Permitting War Stories / by S. Joshua Brincko

Imagine coordinating the efforts of the staff of an architectural firm, a structural engineering firm, a landscape architect, a civil engineering firm, a geotechnical firm, a surveyor, a septic designer, a general contractor, and a client all to create a cohesive and coordinated set of drawings to submit for a building permit application. This coordination of about 20+ people results in a stack of forms and drawings that must have all the specific information and protocols to be accepted by a building department. If one thing is not the way they want it, the building official turns you away. This results in a wasted day, reprinting hundreds of dollars worth of drawings, further updates to the drawings, and a lot of frustration for the design team and client. At least many of the building departments are now accepting digital submittals.

The building department turns people away from turning in a permit application for many reasons: if a form is missing, not the right number of copies, a drawing is not clear, a drawing is missing, a calculation is missing, or even the size of paper, color of paper, size of text, scale of a drawing, or because the architect’s stamp is photocopied.

Building departments have tried to kick me out for all of these things (many times). They have never succeeded.

Why do they deny people from turning in drawings for them to review? I think it is because if they accept the application, then they have to do the work of reviewing the drawings. They don’t want more work. They earn a salary either way, so they exercise the limited power they have in their lives by turning people away.
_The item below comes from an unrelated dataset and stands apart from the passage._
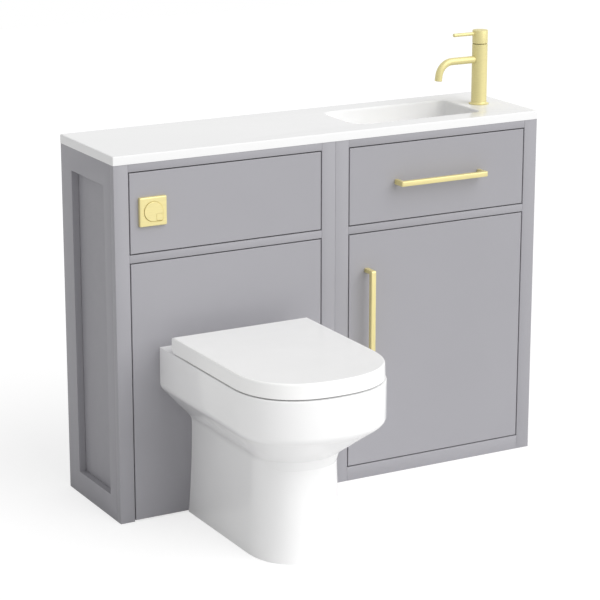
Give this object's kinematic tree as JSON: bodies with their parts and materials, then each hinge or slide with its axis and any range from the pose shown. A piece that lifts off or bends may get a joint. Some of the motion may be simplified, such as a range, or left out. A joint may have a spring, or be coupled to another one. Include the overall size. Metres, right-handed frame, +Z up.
{
  "type": "toilet and basin combination unit",
  "caption": "Freestanding vanity run with a back-to-wall toilet, hidden cistern, inset basin, mixer tap, drawer and hinged door.",
  "frame": {"origin": "centre of the bounding box's footprint, on the floor", "axes": "+X along the cabinets to the viewer's right, +Y towards the wall, +Z up; the toilet projects towards -Y"},
  "size_m": [1.102, 0.795, 1.018],
  "materials": {
    "front": "matt light grey lacquer on fibreboard",
    "carcass": "grey faced board",
    "drawer": "white faced board",
    "worktop": "white cast mineral, gloss",
    "ware": "white glaze",
    "seat_plastic": "white gloss",
    "brass": "brushed pale brass",
    "tap_metal": "brushed pale brass",
    "steel": "nickel plated",
    "pipe": "white plastic",
    "cistern": "white plastic",
    "rubber": "black rubber"
  },
  "bodies": {
    "unit": {"wc_side_board": "carcass", "wc_end_frame": "front", "inner_boards": "carcass", "wall_rails": "carcass", "wc_stiles": "front", "wc_rails": "front", "access_panel": "front", "wc_lower_panel": "front", "panel_blocks": "carcass", "basin_side_board": "carcass", "basin_end_frame": "front", "basin_base_board": "carcass", "basin_back_panel": "carcass", "basin_stiles": "front", "basin_rails": "front", "hinge_arms": "steel", "runner_packer": "carcass", "fixed_runners": "steel", "basin_worktop": "worktop", "waste_flange": "tap_metal", "waste_backnut": "steel", "bottle_trap": "pipe", "trap_outlet": "pipe", "tap_body": "tap_metal", "tap_aerator": "steel", "tap_cartridge": "pipe", "tap_fixing": "steel", "pan": "ware", "seat_hinge_posts": "steel", "seat_hinge_pins": "steel", "pan_connector": "pipe", "flush_cone": "rubber", "cistern_tank": "cistern", "cistern_lid": "cistern", "flush_pipe": "pipe", "flush_valve": "pipe", "fill_valve": "pipe", "flush_plate": "brass", "button_housing": "pipe", "air_hoses": "pipe"},
    "door": {"door": "front", "door_handle": "brass", "hinge_cups": "steel", "hinge_pins": "steel"},
    "drawer": {"drawer_front": "front", "drawer_box": "drawer", "drawer_base": "drawer", "drawer_handle": "brass", "sliding_runners": "steel"},
    "seat": {"seat": "seat_plastic", "seat_buffers": "rubber"},
    "lid": {"lid": "seat_plastic", "lid_buffers": "rubber"},
    "full_flush_button": {"full_flush_button": "brass"},
    "half_flush_button": {"half_flush_button": "brass"},
    "tap_spindle": {"tap_spindle": "steel"},
    "tap_lever": {"tap_lever": "tap_metal"},
    "waste_plug": {"waste_plug": "tap_metal"},
    "fill_float": {"fill_float": "pipe"},
    "flush_lifter": {"flush_lifter": "rubber"}
  },
  "joints": [
    {"name": "door_hinge", "type": "hinge", "parent": "unit", "child": "door", "pos_m": [0.4885, 0.1225, 0.3165], "axis": [0, 0, 1], "range_deg": [0, 100]},
    {"name": "drawer_slide", "type": "slide", "parent": "unit", "child": "drawer", "axis": [0, -1, 0], "range_m": [0, 0.17]},
    {"name": "seat_hinge", "type": "hinge", "parent": "unit", "child": "seat", "pos_m": [-0.275, 0.0405, 0.417], "axis": [-1, 0, 0], "range_deg": [0, 95]},
    {"name": "lid_hinge", "type": "hinge", "parent": "seat", "child": "lid", "pos_m": [-0.275, 0.0405, 0.417], "axis": [1, 0, 0], "range_deg": [-95, 0]},
    {"name": "full_flush_press", "type": "slide", "parent": "unit", "child": "full_flush_button", "axis": [0, 1, 0], "range_m": [0, 0.005], "stiffness_N_per_m": 800, "springref_m": -0.002},
    {"name": "half_flush_press", "type": "slide", "parent": "unit", "child": "half_flush_button", "axis": [0, 1, 0], "range_m": [0, 0.005], "stiffness_N_per_m": 800, "springref_m": -0.002},
    {"name": "tap_temperature", "type": "hinge", "parent": "unit", "child": "tap_spindle", "pos_m": [0.478, 0.255, 0.985], "axis": [0, 0, 1], "range_deg": [-45, 45]},
    {"name": "tap_flow", "type": "hinge", "parent": "tap_spindle", "child": "tap_lever", "pos_m": [0.491, 0.255, 0.9905], "axis": [0, 1, 0], "range_deg": [0, 20]},
    {"name": "plug_rise", "type": "slide", "parent": "unit", "child": "waste_plug", "axis": [0, 0, 1], "range_m": [0, 0.009]},
    {"name": "float_rise", "type": "slide", "parent": "unit", "child": "fill_float", "axis": [0, 0, 1], "range_m": [0, 0.06]},
    {"name": "flush_valve_lift", "type": "slide", "parent": "unit", "child": "flush_lifter", "axis": [0, 0, 1], "range_m": [0, 0.02]}
  ]
}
I have a lot of experience dealing with this bureaucratic nonsense, and I have learned how to surpass it:

  1. I start out by being nice. I treat the reviewers like a friend. I don’t kiss their ass, but I do treat them like a human. This usually causes them to treat me like a human.
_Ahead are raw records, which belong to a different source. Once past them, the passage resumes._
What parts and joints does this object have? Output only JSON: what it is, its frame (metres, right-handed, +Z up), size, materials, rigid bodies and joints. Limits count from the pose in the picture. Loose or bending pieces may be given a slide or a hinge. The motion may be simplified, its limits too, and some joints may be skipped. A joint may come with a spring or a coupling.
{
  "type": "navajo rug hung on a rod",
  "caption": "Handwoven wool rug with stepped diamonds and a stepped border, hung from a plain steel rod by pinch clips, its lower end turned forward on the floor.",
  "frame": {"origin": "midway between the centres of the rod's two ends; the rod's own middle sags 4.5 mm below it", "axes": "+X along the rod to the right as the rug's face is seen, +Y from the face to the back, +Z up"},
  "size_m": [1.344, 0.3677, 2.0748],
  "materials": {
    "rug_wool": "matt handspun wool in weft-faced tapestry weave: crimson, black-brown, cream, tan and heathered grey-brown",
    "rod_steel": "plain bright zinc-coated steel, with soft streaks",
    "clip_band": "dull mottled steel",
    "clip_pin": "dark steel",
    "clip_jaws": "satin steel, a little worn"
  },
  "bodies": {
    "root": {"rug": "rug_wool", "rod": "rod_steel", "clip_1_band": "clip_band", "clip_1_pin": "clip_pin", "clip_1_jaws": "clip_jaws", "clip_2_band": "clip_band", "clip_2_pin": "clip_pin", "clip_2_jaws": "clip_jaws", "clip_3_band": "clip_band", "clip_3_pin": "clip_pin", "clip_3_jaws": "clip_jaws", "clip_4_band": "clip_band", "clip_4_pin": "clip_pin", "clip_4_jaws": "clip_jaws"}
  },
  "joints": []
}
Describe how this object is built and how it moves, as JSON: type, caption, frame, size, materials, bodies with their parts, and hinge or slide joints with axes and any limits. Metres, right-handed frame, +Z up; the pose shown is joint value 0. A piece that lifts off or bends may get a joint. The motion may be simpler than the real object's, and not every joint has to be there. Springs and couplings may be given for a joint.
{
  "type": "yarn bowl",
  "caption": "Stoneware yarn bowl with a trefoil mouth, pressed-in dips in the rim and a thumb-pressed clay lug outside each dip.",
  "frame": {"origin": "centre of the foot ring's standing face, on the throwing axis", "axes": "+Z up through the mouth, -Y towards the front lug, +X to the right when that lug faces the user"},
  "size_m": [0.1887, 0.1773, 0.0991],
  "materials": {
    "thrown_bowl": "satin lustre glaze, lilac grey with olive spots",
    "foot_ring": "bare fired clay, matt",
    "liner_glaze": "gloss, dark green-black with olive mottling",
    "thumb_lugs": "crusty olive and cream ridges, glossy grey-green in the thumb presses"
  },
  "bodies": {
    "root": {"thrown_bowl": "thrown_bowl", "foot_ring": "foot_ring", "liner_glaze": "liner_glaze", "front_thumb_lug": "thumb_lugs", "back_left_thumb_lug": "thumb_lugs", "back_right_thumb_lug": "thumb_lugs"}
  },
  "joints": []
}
  2. I show up impeccably prepared. There are checklists of what is required to submit for permit review, and there are also ordinances that dictate what the building department must review and approve. We follow these to a T and know them by memory (and hold the building department accountable for it).
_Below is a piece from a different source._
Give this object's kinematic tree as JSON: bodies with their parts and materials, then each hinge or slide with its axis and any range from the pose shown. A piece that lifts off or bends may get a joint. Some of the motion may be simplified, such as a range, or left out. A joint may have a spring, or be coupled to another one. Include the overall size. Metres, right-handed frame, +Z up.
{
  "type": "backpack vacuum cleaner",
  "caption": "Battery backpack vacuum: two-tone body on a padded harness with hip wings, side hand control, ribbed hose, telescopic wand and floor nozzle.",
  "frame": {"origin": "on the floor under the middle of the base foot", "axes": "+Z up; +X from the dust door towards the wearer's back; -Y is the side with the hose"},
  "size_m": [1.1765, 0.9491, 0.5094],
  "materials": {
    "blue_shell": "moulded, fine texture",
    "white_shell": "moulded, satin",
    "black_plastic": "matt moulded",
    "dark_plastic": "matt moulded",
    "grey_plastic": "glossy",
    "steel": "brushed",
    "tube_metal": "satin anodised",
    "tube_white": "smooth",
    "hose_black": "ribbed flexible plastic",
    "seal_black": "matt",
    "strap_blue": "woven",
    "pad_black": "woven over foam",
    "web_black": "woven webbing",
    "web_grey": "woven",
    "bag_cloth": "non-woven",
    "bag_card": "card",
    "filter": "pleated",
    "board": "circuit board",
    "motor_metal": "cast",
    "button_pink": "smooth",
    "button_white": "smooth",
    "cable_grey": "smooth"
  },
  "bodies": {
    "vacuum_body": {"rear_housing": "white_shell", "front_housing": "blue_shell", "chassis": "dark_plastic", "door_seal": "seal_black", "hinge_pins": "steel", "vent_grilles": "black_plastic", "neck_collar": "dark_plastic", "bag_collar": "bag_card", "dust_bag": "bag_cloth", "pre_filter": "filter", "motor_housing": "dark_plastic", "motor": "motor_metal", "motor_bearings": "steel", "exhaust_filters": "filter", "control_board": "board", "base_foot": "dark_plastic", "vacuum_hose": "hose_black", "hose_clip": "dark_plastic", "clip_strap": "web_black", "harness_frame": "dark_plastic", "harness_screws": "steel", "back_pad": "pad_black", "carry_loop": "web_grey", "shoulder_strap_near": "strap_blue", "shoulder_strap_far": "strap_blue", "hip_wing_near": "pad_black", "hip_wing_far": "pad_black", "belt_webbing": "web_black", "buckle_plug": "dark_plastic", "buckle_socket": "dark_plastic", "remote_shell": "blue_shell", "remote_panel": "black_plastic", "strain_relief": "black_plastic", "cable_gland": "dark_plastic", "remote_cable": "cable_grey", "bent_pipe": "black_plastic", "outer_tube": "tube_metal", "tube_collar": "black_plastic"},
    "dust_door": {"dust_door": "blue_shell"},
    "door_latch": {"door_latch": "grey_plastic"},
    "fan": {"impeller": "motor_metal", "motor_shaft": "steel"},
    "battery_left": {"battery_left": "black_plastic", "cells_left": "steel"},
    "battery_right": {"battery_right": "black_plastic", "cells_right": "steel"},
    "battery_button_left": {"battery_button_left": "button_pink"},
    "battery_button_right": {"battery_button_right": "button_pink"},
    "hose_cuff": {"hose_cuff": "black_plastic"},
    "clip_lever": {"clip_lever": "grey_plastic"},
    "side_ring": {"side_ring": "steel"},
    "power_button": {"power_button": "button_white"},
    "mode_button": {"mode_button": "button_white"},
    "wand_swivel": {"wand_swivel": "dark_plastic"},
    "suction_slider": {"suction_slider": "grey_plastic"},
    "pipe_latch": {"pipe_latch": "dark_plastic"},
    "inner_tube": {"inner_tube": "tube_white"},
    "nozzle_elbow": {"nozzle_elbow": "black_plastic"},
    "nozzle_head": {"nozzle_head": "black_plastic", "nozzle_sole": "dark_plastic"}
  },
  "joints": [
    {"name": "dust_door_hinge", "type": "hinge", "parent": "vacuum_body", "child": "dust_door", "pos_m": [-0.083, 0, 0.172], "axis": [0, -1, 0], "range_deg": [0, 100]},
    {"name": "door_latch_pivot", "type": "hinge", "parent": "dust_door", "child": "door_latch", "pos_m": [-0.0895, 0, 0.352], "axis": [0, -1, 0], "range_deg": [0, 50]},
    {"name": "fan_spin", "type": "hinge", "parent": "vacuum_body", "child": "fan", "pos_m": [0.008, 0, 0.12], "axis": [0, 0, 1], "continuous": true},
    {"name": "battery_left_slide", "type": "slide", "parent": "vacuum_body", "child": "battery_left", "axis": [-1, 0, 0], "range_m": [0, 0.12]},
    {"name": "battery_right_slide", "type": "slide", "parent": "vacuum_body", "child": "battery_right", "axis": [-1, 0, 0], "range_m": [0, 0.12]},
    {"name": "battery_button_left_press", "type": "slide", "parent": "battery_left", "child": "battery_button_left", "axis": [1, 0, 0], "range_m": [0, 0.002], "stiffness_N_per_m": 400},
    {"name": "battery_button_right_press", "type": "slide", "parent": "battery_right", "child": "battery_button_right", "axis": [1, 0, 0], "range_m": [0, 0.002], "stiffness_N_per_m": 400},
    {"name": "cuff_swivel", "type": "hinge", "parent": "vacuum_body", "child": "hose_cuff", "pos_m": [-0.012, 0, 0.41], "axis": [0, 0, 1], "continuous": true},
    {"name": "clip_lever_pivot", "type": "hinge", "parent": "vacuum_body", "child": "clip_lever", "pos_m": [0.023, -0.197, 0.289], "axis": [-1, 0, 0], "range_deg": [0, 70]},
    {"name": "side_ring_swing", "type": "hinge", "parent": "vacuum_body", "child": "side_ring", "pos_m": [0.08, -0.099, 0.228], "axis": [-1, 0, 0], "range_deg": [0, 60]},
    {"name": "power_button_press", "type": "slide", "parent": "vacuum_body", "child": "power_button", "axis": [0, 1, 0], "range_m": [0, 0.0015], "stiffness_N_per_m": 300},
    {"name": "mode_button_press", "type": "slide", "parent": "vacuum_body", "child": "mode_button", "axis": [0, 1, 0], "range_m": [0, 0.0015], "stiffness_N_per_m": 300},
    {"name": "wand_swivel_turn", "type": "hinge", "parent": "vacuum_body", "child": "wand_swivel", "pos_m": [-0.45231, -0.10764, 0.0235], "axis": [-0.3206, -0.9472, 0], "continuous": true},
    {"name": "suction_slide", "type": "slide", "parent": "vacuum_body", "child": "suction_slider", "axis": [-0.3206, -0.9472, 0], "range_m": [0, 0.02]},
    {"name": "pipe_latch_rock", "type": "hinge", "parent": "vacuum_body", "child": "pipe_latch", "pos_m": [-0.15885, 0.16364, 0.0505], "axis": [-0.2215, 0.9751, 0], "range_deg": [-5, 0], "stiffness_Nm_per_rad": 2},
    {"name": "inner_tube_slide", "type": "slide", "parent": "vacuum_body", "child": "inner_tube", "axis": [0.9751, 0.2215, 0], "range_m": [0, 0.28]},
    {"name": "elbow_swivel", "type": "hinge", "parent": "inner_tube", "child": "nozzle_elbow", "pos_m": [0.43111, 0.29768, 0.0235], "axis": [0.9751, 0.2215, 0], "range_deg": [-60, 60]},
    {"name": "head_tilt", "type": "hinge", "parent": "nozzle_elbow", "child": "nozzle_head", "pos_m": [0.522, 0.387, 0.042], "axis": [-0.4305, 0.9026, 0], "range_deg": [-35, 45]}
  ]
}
  3. When the building department reviewers ask for something in a format we don’t have, I am ready with a simple response: I’m sorry I missed that, but here is the info you are looking for… can you review it based on this format? …or I can also write it or draw it real quick on the plans for you. Usually this works.

  4. If they still deny accepting my plans, this is where I get nasty. I remind them that I have clearly provided the info they requested, and next I ask them this loaded question: “is your request a preference of yours?” They always say: “this is how we have always required it.” This is when I say: “I would love to learn more about that… which codified ordinance are you referring to in your municipal code?” This is when the building plans reviewer starts to stammer, stutter, and get nervous. Then they go and get their manager.

  5. At this point, I tell the manager that I am happy to work around their personal preferences on FUTURE projects, but on THIS project, I expect us both to follow the requirements of the municipal code, to review the required content of the drawings, and I will not accept any other way of doing it than what has been enacted by the municipality into an ordinance. This wins every time.

  6. Then I thank them for being reasonable and working with me. I also thank them for teaching me about the issue.

To use this procedure, you need to know exactly what you’re doing. You need to know the rules forward and backward. You need to know what the reviewers are going to say before they say it, and you need to be ready to fire off a concise, firm response that references the requirements in a way that cannot be argued. When I do this, I know I’m saving my client thousands of dollars in time saved, as well as additional costs of things the building department requests us to add to the drawings. Sometimes these items incur tens of thousands of dollars in construction cost. In a matter of 5 minutes, I’m literally saving my client thousands of dollars - often more than they have paid me to design their whole project. It’s very rewarding to help people in this way, and it also helps to earn the respect from the staff at the building department.